「授業理解困難」を経験した子は、将来、どのようなリスクを増やしたり、強みを減らしたりするのかを見てみましょう。当初のリスクから派生した要因から付随的に生じるリスクや強みも含めた総合効果(上表では右側の列)で見ていきます。
先ず、将来の予測されるリスクで最も拡大率が高いものは「若年無業者」になるリスクで、「授業理解困難」でない子に比べ、実に13.19倍もリスクを高めています。就職氷河期時代に就職できなかった、いわゆる「ニート」の人たちは、その後も失業や非正規雇用として、苦しい生活を送っており、現在、50歳代になっても貧困に苦しんでいます。現代の格差問題の中でも、最も緊急に対策が必要な人たちです。
その次にリスク拡大率が高いのは、「非正規雇用」や「貧困」になるリスクで、共に3倍を超えています。
一方、強み要因は総合効果で見るとかなり、よくリスク縮小効果が維持されています。

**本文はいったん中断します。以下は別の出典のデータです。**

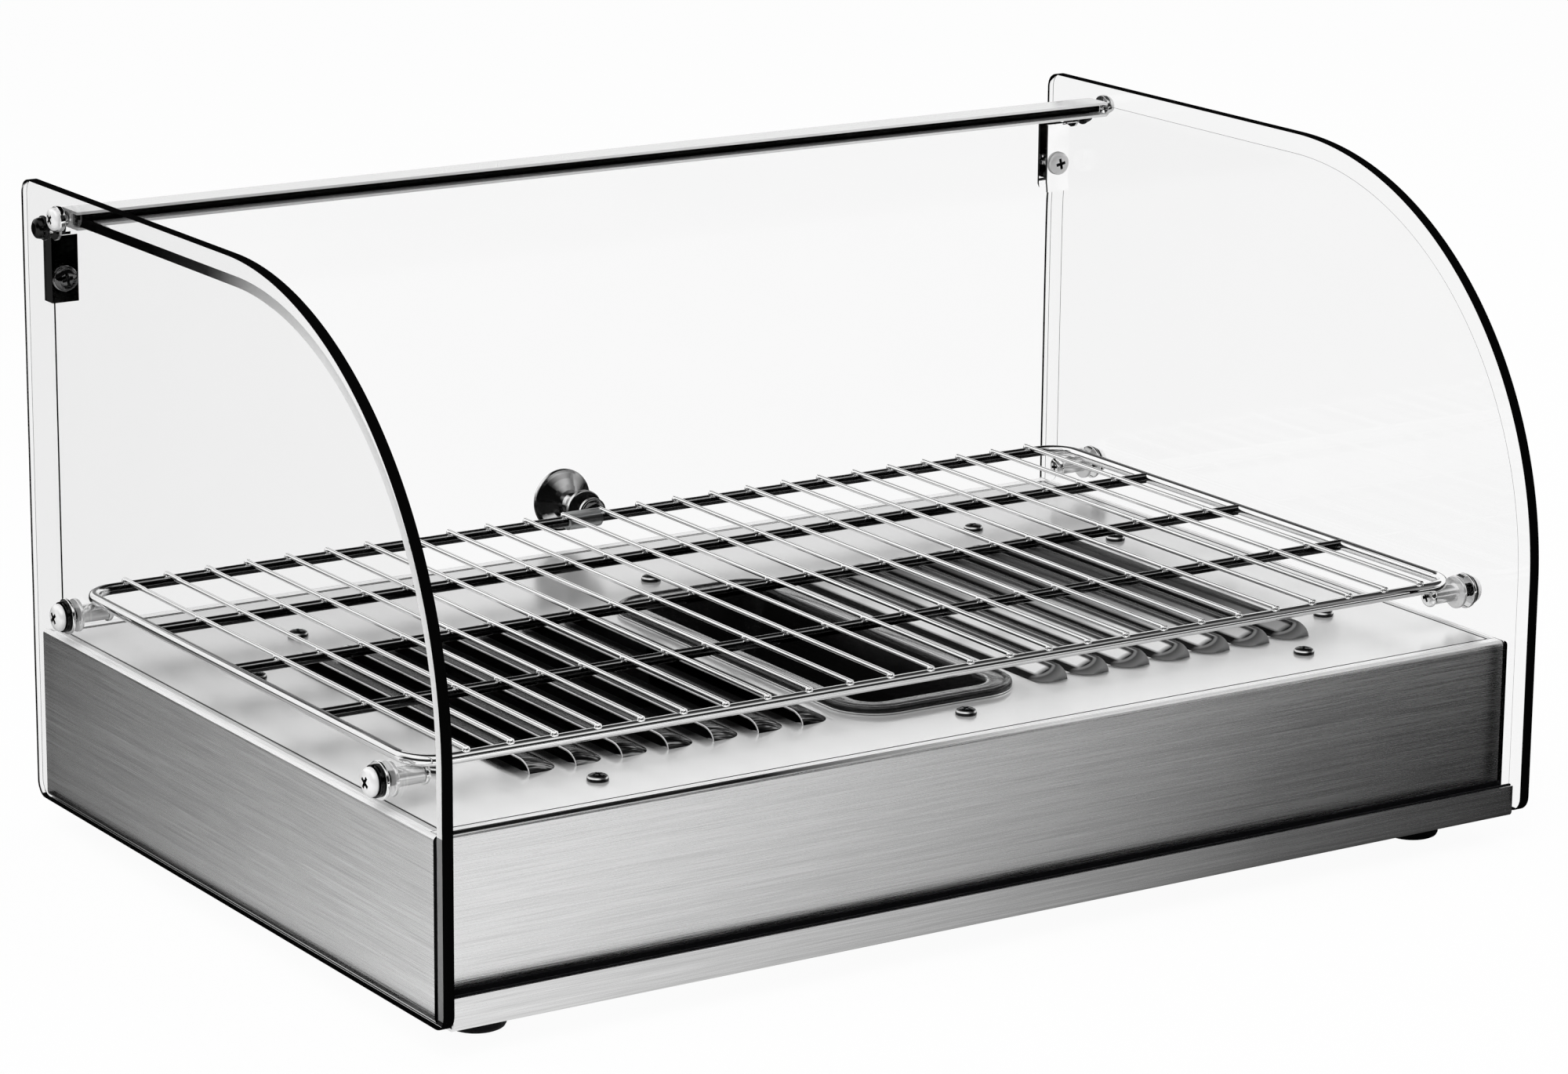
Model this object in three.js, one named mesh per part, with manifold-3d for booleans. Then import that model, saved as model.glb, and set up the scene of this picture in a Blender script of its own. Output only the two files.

まず自身の価値観の強みでは「自信・信念」「目標・計画性」が平均以上に維持されており、それに加え「家族の支援」「友人ネット」などの支援も平均以上受け、それらの成果として「正規雇用」を「授業理解困難」でない人の1.61倍も高めていることが分かりました。しかし、問題点は「結婚」「第1子出生」がそれぞれ、0.9倍前後に落ち込んでしまうことです。
今後の少子化社会を少しでも防ぐためには、「授業理解困難」を少しでも減らし、一律の教育から、それぞれの得意分野を生かした教育を進めていくことが非常に重要になります。